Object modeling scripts
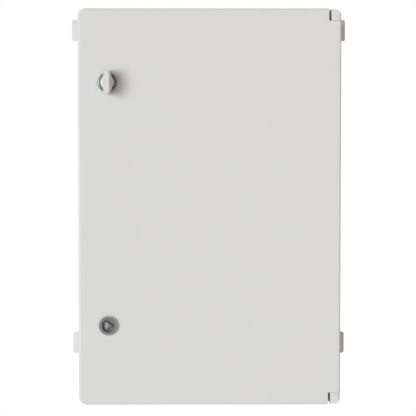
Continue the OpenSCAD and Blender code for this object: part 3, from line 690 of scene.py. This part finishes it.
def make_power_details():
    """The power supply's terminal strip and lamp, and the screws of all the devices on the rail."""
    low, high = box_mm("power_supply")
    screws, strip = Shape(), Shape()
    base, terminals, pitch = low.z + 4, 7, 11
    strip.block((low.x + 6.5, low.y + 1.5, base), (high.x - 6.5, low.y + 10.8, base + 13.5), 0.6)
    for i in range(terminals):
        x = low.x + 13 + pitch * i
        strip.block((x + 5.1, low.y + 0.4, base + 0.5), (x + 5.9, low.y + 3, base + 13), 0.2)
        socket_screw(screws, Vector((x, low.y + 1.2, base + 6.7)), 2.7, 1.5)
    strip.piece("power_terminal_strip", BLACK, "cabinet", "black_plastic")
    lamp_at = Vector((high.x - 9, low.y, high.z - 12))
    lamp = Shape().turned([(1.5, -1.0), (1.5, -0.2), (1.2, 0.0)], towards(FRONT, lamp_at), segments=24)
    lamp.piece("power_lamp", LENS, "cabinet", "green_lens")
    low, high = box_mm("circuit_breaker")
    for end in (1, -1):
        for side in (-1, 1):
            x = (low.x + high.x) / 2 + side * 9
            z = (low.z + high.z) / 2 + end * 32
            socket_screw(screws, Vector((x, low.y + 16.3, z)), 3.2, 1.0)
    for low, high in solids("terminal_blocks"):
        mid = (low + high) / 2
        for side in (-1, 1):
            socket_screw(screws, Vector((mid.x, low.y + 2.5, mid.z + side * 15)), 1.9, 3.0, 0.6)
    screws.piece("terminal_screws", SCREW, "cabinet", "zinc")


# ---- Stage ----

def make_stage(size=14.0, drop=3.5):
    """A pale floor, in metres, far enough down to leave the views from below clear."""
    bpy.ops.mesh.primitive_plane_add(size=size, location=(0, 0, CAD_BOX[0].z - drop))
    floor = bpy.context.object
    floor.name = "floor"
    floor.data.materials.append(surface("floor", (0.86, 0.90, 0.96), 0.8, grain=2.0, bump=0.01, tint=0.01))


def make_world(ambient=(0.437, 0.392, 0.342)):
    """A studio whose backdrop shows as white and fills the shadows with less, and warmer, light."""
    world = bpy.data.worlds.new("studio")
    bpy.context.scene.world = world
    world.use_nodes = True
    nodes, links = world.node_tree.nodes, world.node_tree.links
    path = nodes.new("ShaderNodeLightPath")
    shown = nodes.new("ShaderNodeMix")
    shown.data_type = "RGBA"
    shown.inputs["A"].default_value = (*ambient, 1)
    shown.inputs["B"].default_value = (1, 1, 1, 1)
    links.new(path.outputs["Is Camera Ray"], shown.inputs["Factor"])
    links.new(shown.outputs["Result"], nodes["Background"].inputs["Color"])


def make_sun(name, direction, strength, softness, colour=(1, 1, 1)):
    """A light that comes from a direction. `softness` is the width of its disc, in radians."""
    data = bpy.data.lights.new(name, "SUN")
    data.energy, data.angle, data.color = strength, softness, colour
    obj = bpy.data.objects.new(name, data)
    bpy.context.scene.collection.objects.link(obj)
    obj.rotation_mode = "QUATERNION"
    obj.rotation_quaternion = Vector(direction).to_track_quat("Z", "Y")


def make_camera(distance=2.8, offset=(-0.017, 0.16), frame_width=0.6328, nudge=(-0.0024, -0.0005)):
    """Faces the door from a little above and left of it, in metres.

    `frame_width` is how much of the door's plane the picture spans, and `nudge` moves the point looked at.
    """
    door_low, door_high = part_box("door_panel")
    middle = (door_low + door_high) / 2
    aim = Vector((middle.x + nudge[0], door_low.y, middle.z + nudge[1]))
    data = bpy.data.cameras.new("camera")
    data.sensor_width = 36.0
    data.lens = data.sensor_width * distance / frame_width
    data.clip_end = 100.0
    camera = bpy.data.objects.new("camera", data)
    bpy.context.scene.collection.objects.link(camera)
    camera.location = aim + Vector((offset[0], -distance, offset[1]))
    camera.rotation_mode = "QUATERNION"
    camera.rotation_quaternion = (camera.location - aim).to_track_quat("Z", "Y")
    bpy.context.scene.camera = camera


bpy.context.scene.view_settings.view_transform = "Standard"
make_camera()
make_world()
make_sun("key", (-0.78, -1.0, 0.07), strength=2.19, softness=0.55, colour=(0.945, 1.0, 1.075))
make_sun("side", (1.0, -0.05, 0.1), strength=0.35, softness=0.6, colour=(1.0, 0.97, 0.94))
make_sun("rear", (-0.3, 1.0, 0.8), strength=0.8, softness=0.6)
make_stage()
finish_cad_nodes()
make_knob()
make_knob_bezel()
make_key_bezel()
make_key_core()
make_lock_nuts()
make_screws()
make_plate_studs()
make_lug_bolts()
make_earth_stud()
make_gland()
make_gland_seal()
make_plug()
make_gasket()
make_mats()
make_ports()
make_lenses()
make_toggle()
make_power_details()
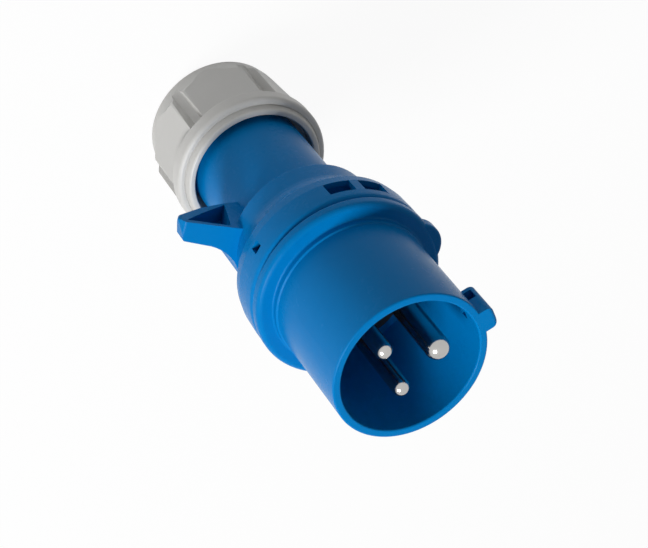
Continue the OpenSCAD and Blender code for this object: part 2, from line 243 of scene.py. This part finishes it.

● EXERCISE GOAL
Reproduce the records above exactly.

● WRITTEN SOLUTION
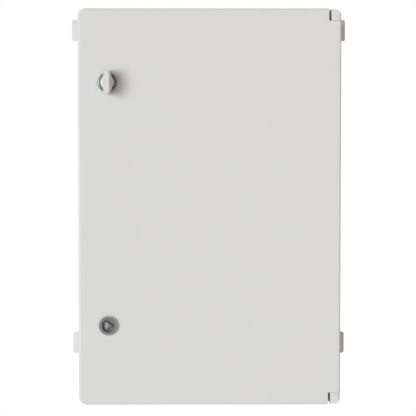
Continue the OpenSCAD and Blender code for this object: part 3, from line 690 of scene.py. This part finishes it.
def make_power_details():
    """The power supply's terminal strip and lamp, and the screws of all the devices on the rail."""
    low, high = box_mm("power_supply")
    screws, strip = Shape(), Shape()
    base, terminals, pitch = low.z + 4, 7, 11
    strip.block((low.x + 6.5, low.y + 1.5, base), (high.x - 6.5, low.y + 10.8, base + 13.5), 0.6)
    for i in range(terminals):
        x = low.x + 13 + pitch * i
        strip.block((x + 5.1, low.y + 0.4, base + 0.5), (x + 5.9, low.y + 3, base + 13), 0.2)
        socket_screw(screws, Vector((x, low.y + 1.2, base + 6.7)), 2.7, 1.5)
    strip.piece("power_terminal_strip", BLACK, "cabinet", "black_plastic")
    lamp_at = Vector((high.x - 9, low.y, high.z - 12))
    lamp = Shape().turned([(1.5, -1.0), (1.5, -0.2), (1.2, 0.0)], towards(FRONT, lamp_at), segments=24)
    lamp.piece("power_lamp", LENS, "cabinet", "green_lens")
    low, high = box_mm("circuit_breaker")
    for end in (1, -1):
        for side in (-1, 1):
            x = (low.x + high.x) / 2 + side * 9
            z = (low.z + high.z) / 2 + end * 32
            socket_screw(screws, Vector((x, low.y + 16.3, z)), 3.2, 1.0)
    for low, high in solids("terminal_blocks"):
        mid = (low + high) / 2
        for side in (-1, 1):
            socket_screw(screws, Vector((mid.x, low.y + 2.5, mid.z + side * 15)), 1.9, 3.0, 0.6)
    screws.piece("terminal_screws", SCREW, "cabinet", "zinc")


# ---- Stage ----

def make_stage(size=14.0, drop=3.5):
    """A pale floor, in metres, far enough down to leave the views from below clear."""
    bpy.ops.mesh.primitive_plane_add(size=size, location=(0, 0, CAD_BOX[0].z - drop))
    floor = bpy.context.object
    floor.name = "floor"
    floor.data.materials.append(surface("floor", (0.86, 0.90, 0.96), 0.8, grain=2.0, bump=0.01, tint=0.01))


def make_world(ambient=(0.437, 0.392, 0.342)):
    """A studio whose backdrop shows as white and fills the shadows with less, and warmer, light."""
    world = bpy.data.worlds.new("studio")
    bpy.context.scene.world = world
    world.use_nodes = True
    nodes, links = world.node_tree.nodes, world.node_tree.links
    path = nodes.new("ShaderNodeLightPath")
    shown = nodes.new("ShaderNodeMix")
    shown.data_type = "RGBA"
    shown.inputs["A"].default_value = (*ambient, 1)
    shown.inputs["B"].default_value = (1, 1, 1, 1)
    links.new(path.outputs["Is Camera Ray"], shown.inputs["Factor"])
    links.new(shown.outputs["Result"], nodes["Background"].inputs["Color"])


def make_sun(name, direction, strength, softness, colour=(1, 1, 1)):
    """A light that comes from a direction. `softness` is the width of its disc, in radians."""
    data = bpy.data.lights.new(name, "SUN")
    data.energy, data.angle, data.color = strength, softness, colour
    obj = bpy.data.objects.new(name, data)
    bpy.context.scene.collection.objects.link(obj)
    obj.rotation_mode = "QUATERNION"
    obj.rotation_quaternion = Vector(direction).to_track_quat("Z", "Y")


def make_camera(distance=2.8, offset=(-0.017, 0.16), frame_width=0.6328, nudge=(-0.0024, -0.0005)):
    """Faces the door from a little above and left of it, in metres.

    `frame_width` is how much of the door's plane the picture spans, and `nudge` moves the point looked at.
    """
    door_low, door_high = part_box("door_panel")
    middle = (door_low + door_high) / 2
    aim = Vector((middle.x + nudge[0], door_low.y, middle.z + nudge[1]))
    data = bpy.data.cameras.new("camera")
    data.sensor_width = 36.0
    data.lens = data.sensor_width * distance / frame_width
    data.clip_end = 100.0
    camera = bpy.data.objects.new("camera", data)
    bpy.context.scene.collection.objects.link(camera)
    camera.location = aim + Vector((offset[0], -distance, offset[1]))
    camera.rotation_mode = "QUATERNION"
    camera.rotation_quaternion = (camera.location - aim).to_track_quat("Z", "Y")
    bpy.context.scene.camera = camera


bpy.context.scene.view_settings.view_transform = "Standard"
make_camera()
make_world()
make_sun("key", (-0.78, -1.0, 0.07), strength=2.19, softness=0.55, colour=(0.945, 1.0, 1.075))
make_sun("side", (1.0, -0.05, 0.1), strength=0.35, softness=0.6, colour=(1.0, 0.97, 0.94))
make_sun("rear", (-0.3, 1.0, 0.8), strength=0.8, softness=0.6)
make_stage()
finish_cad_nodes()
make_knob()
make_knob_bezel()
make_key_bezel()
make_key_core()
make_lock_nuts()
make_screws()
make_plate_studs()
make_lug_bolts()
make_earth_stud()
make_gland()
make_gland_seal()
make_plug()
make_gasket()
make_mats()
make_ports()
make_lenses()
make_toggle()
make_power_details()
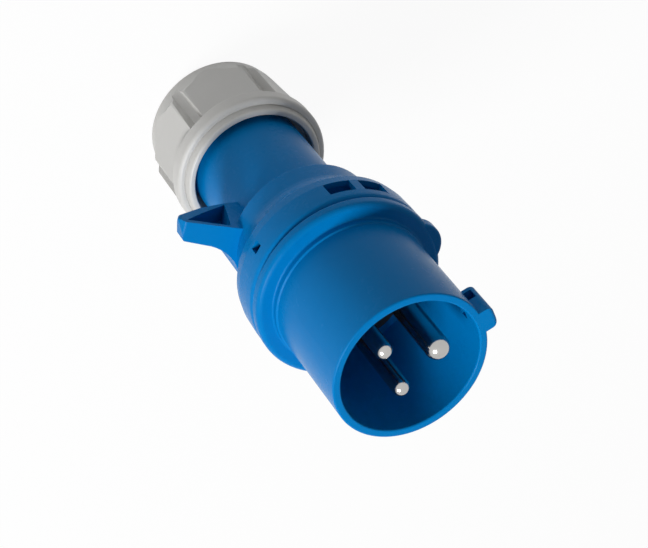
Continue the OpenSCAD and Blender code for this object: part 2, from line 243 of scene.py. This part finishes it.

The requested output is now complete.